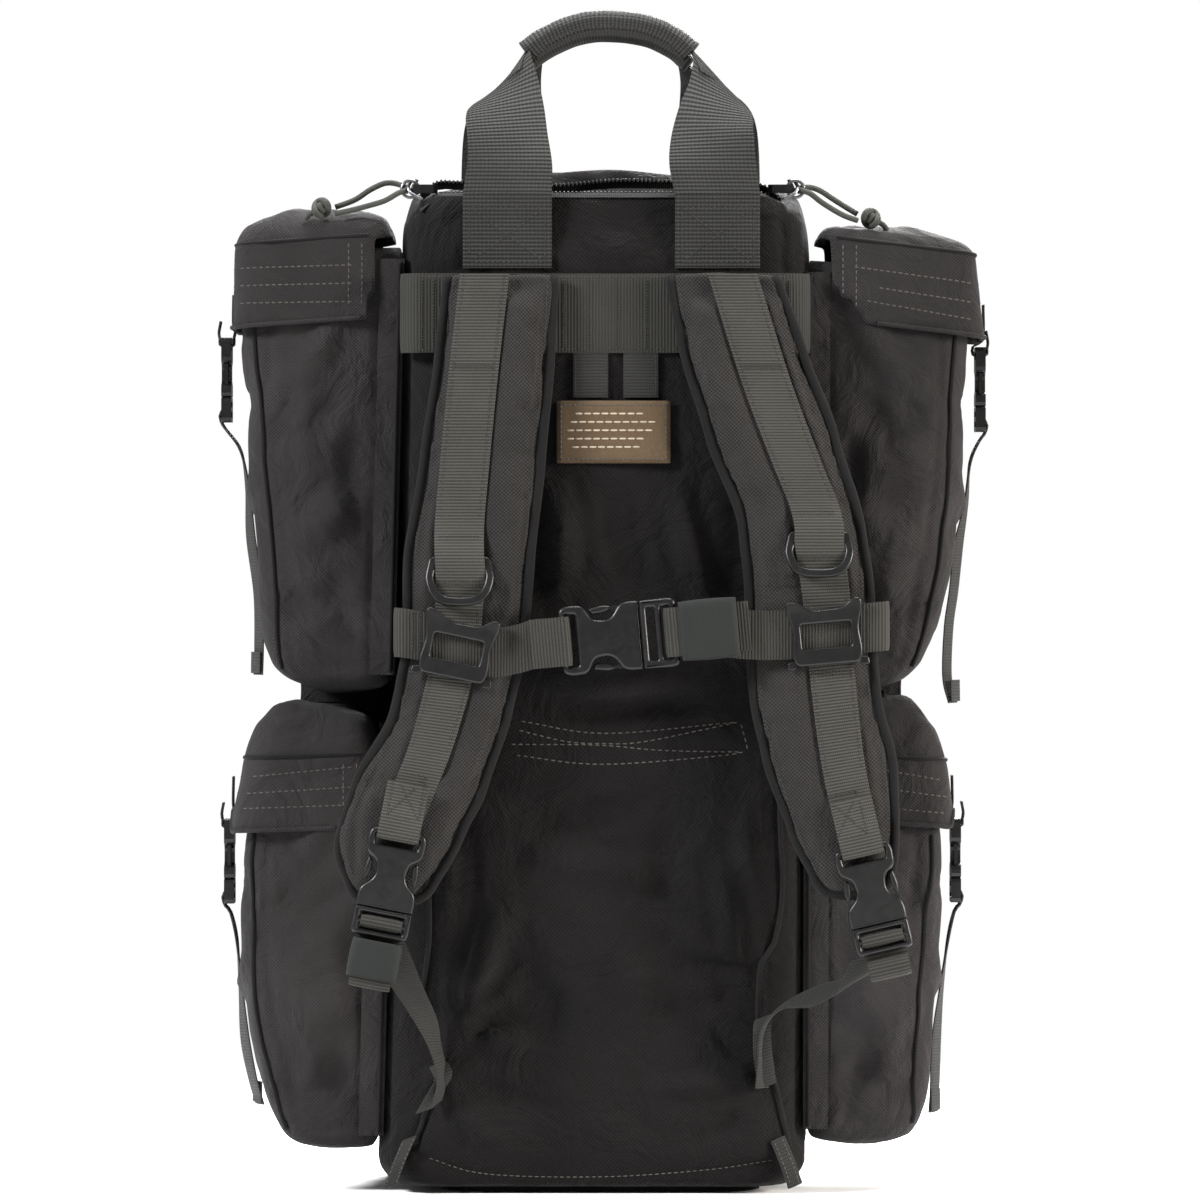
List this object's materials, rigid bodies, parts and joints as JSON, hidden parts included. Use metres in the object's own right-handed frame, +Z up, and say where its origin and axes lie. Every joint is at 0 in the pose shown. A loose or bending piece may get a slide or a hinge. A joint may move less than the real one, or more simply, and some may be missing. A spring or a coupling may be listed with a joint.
{
  "type": "trauma backpack",
  "caption": "Tall soft rescue backpack with hinged-lid side pouches, padded shoulder harness with sternum strap, top zipper and gathered carry handle.",
  "frame": {"origin": "centre of the flat base panel, on the surface that the bag stands on", "axes": "+Z up along the bag, harness side facing -Y, +X to the right of a viewer who looks at the harness side"},
  "size_m": [0.469, 0.2512, 0.714],
  "materials": {
    "fabric": "matte",
    "pad_fabric": "matte",
    "webbing": "matte",
    "label": "matte",
    "zipper_tape": "matte",
    "cord": "matte",
    "elastic": "matte",
    "plastic": "satin",
    "stiffener": "satin",
    "metal": "satin"
  },
  "bodies": {
    "root": {"main_shell": "fabric", "frame_sheet": "stiffener", "base_panel": "fabric", "yoke_webbing": "webbing", "label": "label", "zipper_tape_front": "zipper_tape", "zipper_tape_rear": "zipper_tape", "handle_loop_harness_side": "webbing", "handle_loop_far_side": "webbing", "pouch_upper_left": "fabric", "pouch_upper_right": "fabric", "pouch_lower_left": "fabric", "pouch_lower_right": "fabric", "lower_strap_left": "webbing", "lower_strap_right": "webbing"},
    "grip": {"handle_grip": "webbing"},
    "harness": {"shoulder_pad_left": "pad_fabric", "shoulder_pad_right": "pad_fabric", "shoulder_webbing_left": "webbing", "shoulder_webbing_right": "webbing", "shoulder_left_buckle_female": "plastic", "shoulder_right_buckle_female": "plastic"},
    "sternum_strap": {"sternum_slider_left": "plastic", "sternum_slider_right": "plastic", "sternum_webbing_left": "webbing", "sternum_webbing_right": "webbing", "sternum_buckle_female": "plastic"},
    "sternum_release": {"sternum_buckle_male": "plastic", "sternum_tail": "webbing", "sternum_keeper": "elastic"},
    "lid_upper_left": {"lid_upper_left": "fabric", "pouch_upper_left_buckle_female": "plastic"},
    "strap_upper_left": {"pouch_upper_left_buckle_male": "plastic", "pouch_upper_left_tail": "webbing"},
    "lid_upper_right": {"lid_upper_right": "fabric", "pouch_upper_right_buckle_female": "plastic"},
    "strap_upper_right": {"pouch_upper_right_buckle_male": "plastic", "pouch_upper_right_tail": "webbing"},
    "lid_lower_left": {"lid_lower_left": "fabric", "pouch_lower_left_buckle_female": "plastic"},
    "strap_lower_left": {"pouch_lower_left_buckle_male": "plastic", "pouch_lower_left_tail": "webbing"},
    "lid_lower_right": {"lid_lower_right": "fabric", "pouch_lower_right_buckle_female": "plastic"},
    "strap_lower_right": {"pouch_lower_right_buckle_male": "plastic", "pouch_lower_right_tail": "webbing"},
    "d_ring_left": {"d_ring_left": "plastic"},
    "shoulder_release_left": {"shoulder_left_buckle_male": "plastic", "shoulder_tail_left": "webbing"},
    "zipper_slider_left": {"zipper_slider_left": "metal"},
    "zipper_pull_left": {"zipper_pull_left": "metal", "zipper_cord_left": "cord", "zipper_knot_left": "cord"},
    "d_ring_right": {"d_ring_right": "plastic"},
    "shoulder_release_right": {"shoulder_right_buckle_male": "plastic", "shoulder_tail_right": "webbing"},
    "zipper_slider_right": {"zipper_slider_right": "metal"},
    "zipper_pull_right": {"zipper_pull_right": "metal", "zipper_cord_right": "cord", "zipper_knot_right": "cord"}
  },
  "joints": [
    {"name": "handle_collapse", "type": "slide", "parent": "root", "child": "grip", "axis": [0, 0, -1], "range_m": [0, 0.06], "deforming": ["handle_loop_harness_side", "handle_loop_far_side"]},
    {"name": "lid_upper_left_hinge", "type": "hinge", "parent": "root", "child": "lid_upper_left", "pos_m": [-0.12509, 0, 0.576], "axis": [0, 1, 0], "range_deg": [0, 50]},
    {"name": "strap_upper_left_release", "type": "slide", "parent": "lid_upper_left", "child": "strap_upper_left", "axis": [0, 0, -1], "range_m": [0, 0.02]},
    {"name": "lid_upper_right_hinge", "type": "hinge", "parent": "root", "child": "lid_upper_right", "pos_m": [0.13042, 0, 0.571], "axis": [0, -1, 0], "range_deg": [0, 50]},
    {"name": "strap_upper_right_release", "type": "slide", "parent": "lid_upper_right", "child": "strap_upper_right", "axis": [0, 0, -1], "range_m": [0, 0.02]},
    {"name": "lid_lower_left_hinge", "type": "hinge", "parent": "root", "child": "lid_lower_left", "pos_m": [-0.13256, 0, 0.272], "axis": [0, 1, 0], "range_deg": [0, 5]},
    {"name": "strap_lower_left_release", "type": "slide", "parent": "lid_lower_left", "child": "strap_lower_left", "axis": [0, 0, -1], "range_m": [0, 0.02]},
    {"name": "lid_lower_right_hinge", "type": "hinge", "parent": "root", "child": "lid_lower_right", "pos_m": [0.12965, 0, 0.276], "axis": [0, -1, 0], "range_deg": [0, 5]},
    {"name": "strap_lower_right_release", "type": "slide", "parent": "lid_lower_right", "child": "strap_lower_right", "axis": [0, 0, -1], "range_m": [0, 0.02]},
    {"name": "harness_swing", "type": "hinge", "parent": "root", "child": "harness", "pos_m": [0, -0.103, 0.5525], "axis": [-1, 0, 0], "range_deg": [0, 12], "deforming": ["lower_strap_left", "lower_strap_right"]},
    {"name": "sternum_height", "type": "slide", "parent": "harness", "child": "sternum_strap", "axis": [0, -0.0535, -0.9986], "range_m": [0, 0.025]},
    {"name": "sternum_buckle_release", "type": "slide", "parent": "sternum_strap", "child": "sternum_release", "axis": [0.9962, 0, 0.0872], "range_m": [0, 0.018]},
    {"name": "d_ring_left_hinge", "type": "hinge", "parent": "harness", "child": "d_ring_left", "pos_m": [-0.0843, -0.12815, 0.38], "axis": [-1, 0, 0], "range_deg": [0, 80]},
    {"name": "shoulder_buckle_left_release", "type": "slide", "parent": "harness", "child": "shoulder_release_left", "axis": [-0.1908, 0, -0.9816], "range_m": [0, 0.022]},
    {"name": "zipper_left_slide", "type": "slide", "parent": "root", "child": "zipper_slider_left", "axis": [1, 0, 0], "range_m": [0, 0.094], "deforming": ["zipper_cord_left", "zipper_knot_left"]},
    {"name": "zipper_pull_left_hinge", "type": "hinge", "parent": "zipper_slider_left", "child": "zipper_pull_left", "pos_m": [-0.1118, -0.086, 0.6038], "axis": [0, 1, 0], "range_deg": [0, 40]},
    {"name": "d_ring_right_hinge", "type": "hinge", "parent": "harness", "child": "d_ring_right", "pos_m": [0.1302, -0.12734, 0.395], "axis": [-1, 0, 0], "range_deg": [0, 80]},
    {"name": "shoulder_buckle_right_release", "type": "slide", "parent": "harness", "child": "shoulder_release_right", "axis": [0.225, 0, -0.9744], "range_m": [0, 0.022]},
    {"name": "zipper_right_slide", "type": "slide", "parent": "root", "child": "zipper_slider_right", "axis": [-1, 0, 0], "range_m": [0, 0.094], "deforming": ["zipper_cord_right", "zipper_knot_right"]},
    {"name": "zipper_pull_right_hinge", "type": "hinge", "parent": "zipper_slider_right", "child": "zipper_pull_right", "pos_m": [0.114, -0.086, 0.6038], "axis": [0, -1, 0], "range_deg": [0, 40]}
  ]
}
+-------+
Write out the material exactly as given.

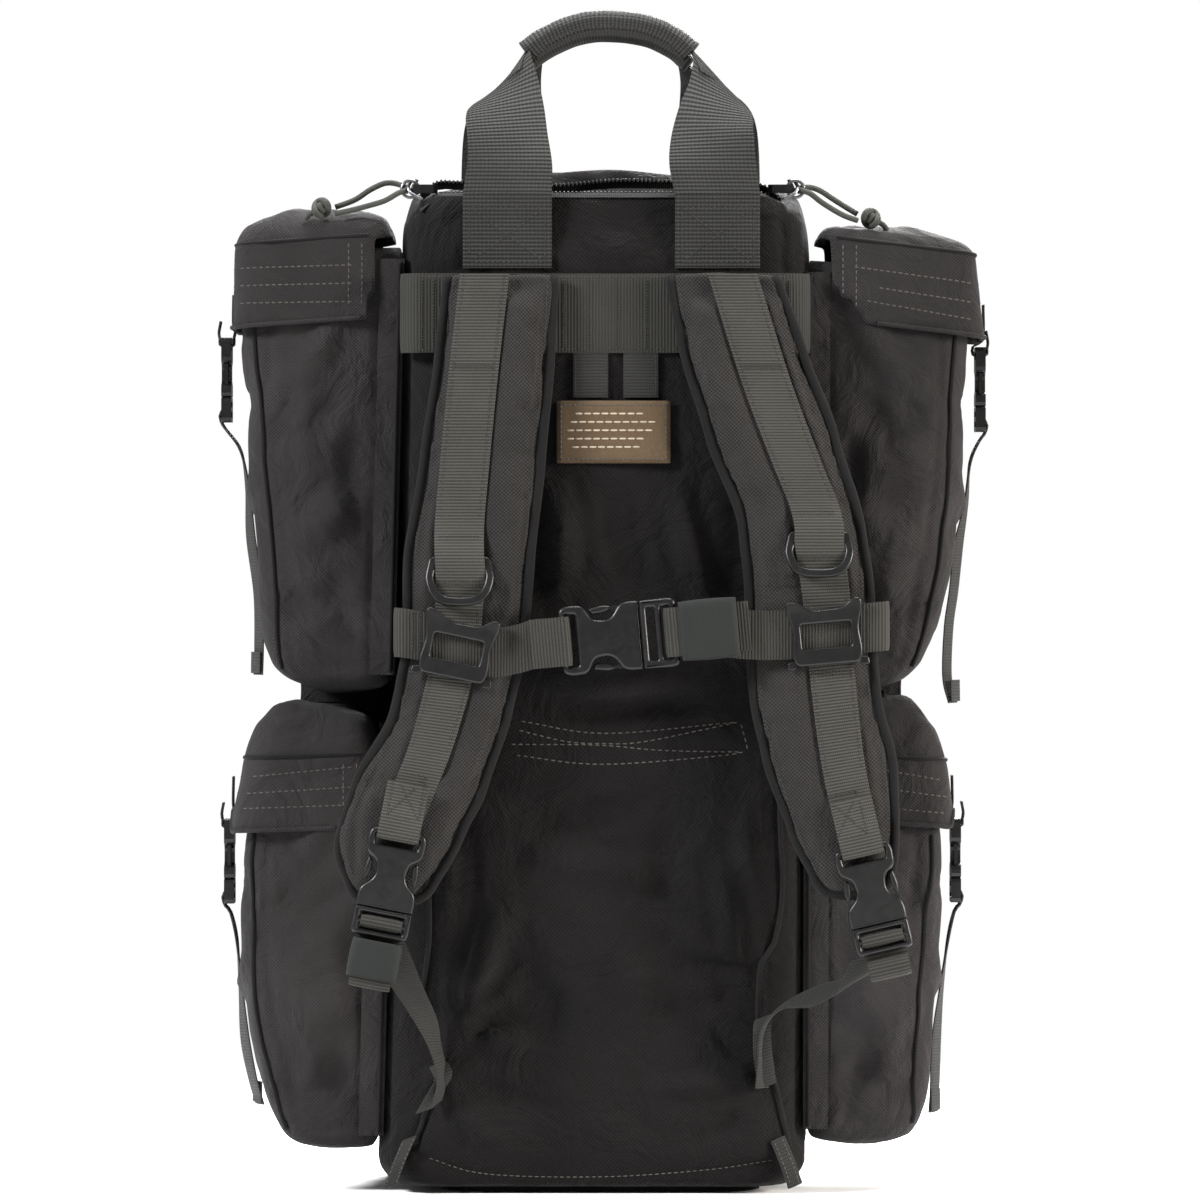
List this object's materials, rigid bodies, parts and joints as JSON, hidden parts included. Use metres in the object's own right-handed frame, +Z up, and say where its origin and axes lie. Every joint is at 0 in the pose shown. A loose or bending piece may get a slide or a hinge. A joint may move less than the real one, or more simply, and some may be missing. A spring or a coupling may be listed with a joint.
{
  "type": "trauma backpack",
  "caption": "Tall soft rescue backpack with hinged-lid side pouches, padded shoulder harness with sternum strap, top zipper and gathered carry handle.",
  "frame": {"origin": "centre of the flat base panel, on the surface that the bag stands on", "axes": "+Z up along the bag, harness side facing -Y, +X to the right of a viewer who looks at the harness side"},
  "size_m": [0.469, 0.2512, 0.714],
  "materials": {
    "fabric": "matte",
    "pad_fabric": "matte",
    "webbing": "matte",
    "label": "matte",
    "zipper_tape": "matte",
    "cord": "matte",
    "elastic": "matte",
    "plastic": "satin",
    "stiffener": "satin",
    "metal": "satin"
  },
  "bodies": {
    "root": {"main_shell": "fabric", "frame_sheet": "stiffener", "base_panel": "fabric", "yoke_webbing": "webbing", "label": "label", "zipper_tape_front": "zipper_tape", "zipper_tape_rear": "zipper_tape", "handle_loop_harness_side": "webbing", "handle_loop_far_side": "webbing", "pouch_upper_left": "fabric", "pouch_upper_right": "fabric", "pouch_lower_left": "fabric", "pouch_lower_right": "fabric", "lower_strap_left": "webbing", "lower_strap_right": "webbing"},
    "grip": {"handle_grip": "webbing"},
    "harness": {"shoulder_pad_left": "pad_fabric", "shoulder_pad_right": "pad_fabric", "shoulder_webbing_left": "webbing", "shoulder_webbing_right": "webbing", "shoulder_left_buckle_female": "plastic", "shoulder_right_buckle_female": "plastic"},
    "sternum_strap": {"sternum_slider_left": "plastic", "sternum_slider_right": "plastic", "sternum_webbing_left": "webbing", "sternum_webbing_right": "webbing", "sternum_buckle_female": "plastic"},
    "sternum_release": {"sternum_buckle_male": "plastic", "sternum_tail": "webbing", "sternum_keeper": "elastic"},
    "lid_upper_left": {"lid_upper_left": "fabric", "pouch_upper_left_buckle_female": "plastic"},
    "strap_upper_left": {"pouch_upper_left_buckle_male": "plastic", "pouch_upper_left_tail": "webbing"},
    "lid_upper_right": {"lid_upper_right": "fabric", "pouch_upper_right_buckle_female": "plastic"},
    "strap_upper_right": {"pouch_upper_right_buckle_male": "plastic", "pouch_upper_right_tail": "webbing"},
    "lid_lower_left": {"lid_lower_left": "fabric", "pouch_lower_left_buckle_female": "plastic"},
    "strap_lower_left": {"pouch_lower_left_buckle_male": "plastic", "pouch_lower_left_tail": "webbing"},
    "lid_lower_right": {"lid_lower_right": "fabric", "pouch_lower_right_buckle_female": "plastic"},
    "strap_lower_right": {"pouch_lower_right_buckle_male": "plastic", "pouch_lower_right_tail": "webbing"},
    "d_ring_left": {"d_ring_left": "plastic"},
    "shoulder_release_left": {"shoulder_left_buckle_male": "plastic", "shoulder_tail_left": "webbing"},
    "zipper_slider_left": {"zipper_slider_left": "metal"},
    "zipper_pull_left": {"zipper_pull_left": "metal", "zipper_cord_left": "cord", "zipper_knot_left": "cord"},
    "d_ring_right": {"d_ring_right": "plastic"},
    "shoulder_release_right": {"shoulder_right_buckle_male": "plastic", "shoulder_tail_right": "webbing"},
    "zipper_slider_right": {"zipper_slider_right": "metal"},
    "zipper_pull_right": {"zipper_pull_right": "metal", "zipper_cord_right": "cord", "zipper_knot_right": "cord"}
  },
  "joints": [
    {"name": "handle_collapse", "type": "slide", "parent": "root", "child": "grip", "axis": [0, 0, -1], "range_m": [0, 0.06], "deforming": ["handle_loop_harness_side", "handle_loop_far_side"]},
    {"name": "lid_upper_left_hinge", "type": "hinge", "parent": "root", "child": "lid_upper_left", "pos_m": [-0.12509, 0, 0.576], "axis": [0, 1, 0], "range_deg": [0, 50]},
    {"name": "strap_upper_left_release", "type": "slide", "parent": "lid_upper_left", "child": "strap_upper_left", "axis": [0, 0, -1], "range_m": [0, 0.02]},
    {"name": "lid_upper_right_hinge", "type": "hinge", "parent": "root", "child": "lid_upper_right", "pos_m": [0.13042, 0, 0.571], "axis": [0, -1, 0], "range_deg": [0, 50]},
    {"name": "strap_upper_right_release", "type": "slide", "parent": "lid_upper_right", "child": "strap_upper_right", "axis": [0, 0, -1], "range_m": [0, 0.02]},
    {"name": "lid_lower_left_hinge", "type": "hinge", "parent": "root", "child": "lid_lower_left", "pos_m": [-0.13256, 0, 0.272], "axis": [0, 1, 0], "range_deg": [0, 5]},
    {"name": "strap_lower_left_release", "type": "slide", "parent": "lid_lower_left", "child": "strap_lower_left", "axis": [0, 0, -1], "range_m": [0, 0.02]},
    {"name": "lid_lower_right_hinge", "type": "hinge", "parent": "root", "child": "lid_lower_right", "pos_m": [0.12965, 0, 0.276], "axis": [0, -1, 0], "range_deg": [0, 5]},
    {"name": "strap_lower_right_release", "type": "slide", "parent": "lid_lower_right", "child": "strap_lower_right", "axis": [0, 0, -1], "range_m": [0, 0.02]},
    {"name": "harness_swing", "type": "hinge", "parent": "root", "child": "harness", "pos_m": [0, -0.103, 0.5525], "axis": [-1, 0, 0], "range_deg": [0, 12], "deforming": ["lower_strap_left", "lower_strap_right"]},
    {"name": "sternum_height", "type": "slide", "parent": "harness", "child": "sternum_strap", "axis": [0, -0.0535, -0.9986], "range_m": [0, 0.025]},
    {"name": "sternum_buckle_release", "type": "slide", "parent": "sternum_strap", "child": "sternum_release", "axis": [0.9962, 0, 0.0872], "range_m": [0, 0.018]},
    {"name": "d_ring_left_hinge", "type": "hinge", "parent": "harness", "child": "d_ring_left", "pos_m": [-0.0843, -0.12815, 0.38], "axis": [-1, 0, 0], "range_deg": [0, 80]},
    {"name": "shoulder_buckle_left_release", "type": "slide", "parent": "harness", "child": "shoulder_release_left", "axis": [-0.1908, 0, -0.9816], "range_m": [0, 0.022]},
    {"name": "zipper_left_slide", "type": "slide", "parent": "root", "child": "zipper_slider_left", "axis": [1, 0, 0], "range_m": [0, 0.094], "deforming": ["zipper_cord_left", "zipper_knot_left"]},
    {"name": "zipper_pull_left_hinge", "type": "hinge", "parent": "zipper_slider_left", "child": "zipper_pull_left", "pos_m": [-0.1118, -0.086, 0.6038], "axis": [0, 1, 0], "range_deg": [0, 40]},
    {"name": "d_ring_right_hinge", "type": "hinge", "parent": "harness", "child": "d_ring_right", "pos_m": [0.1302, -0.12734, 0.395], "axis": [-1, 0, 0], "range_deg": [0, 80]},
    {"name": "shoulder_buckle_right_release", "type": "slide", "parent": "harness", "child": "shoulder_release_right", "axis": [0.225, 0, -0.9744], "range_m": [0, 0.022]},
    {"name": "zipper_right_slide", "type": "slide", "parent": "root", "child": "zipper_slider_right", "axis": [-1, 0, 0], "range_m": [0, 0.094], "deforming": ["zipper_cord_right", "zipper_knot_right"]},
    {"name": "zipper_pull_right_hinge", "type": "hinge", "parent": "zipper_slider_right", "child": "zipper_pull_right", "pos_m": [0.114, -0.086, 0.6038], "axis": [0, -1, 0], "range_deg": [0, 40]}
  ]
}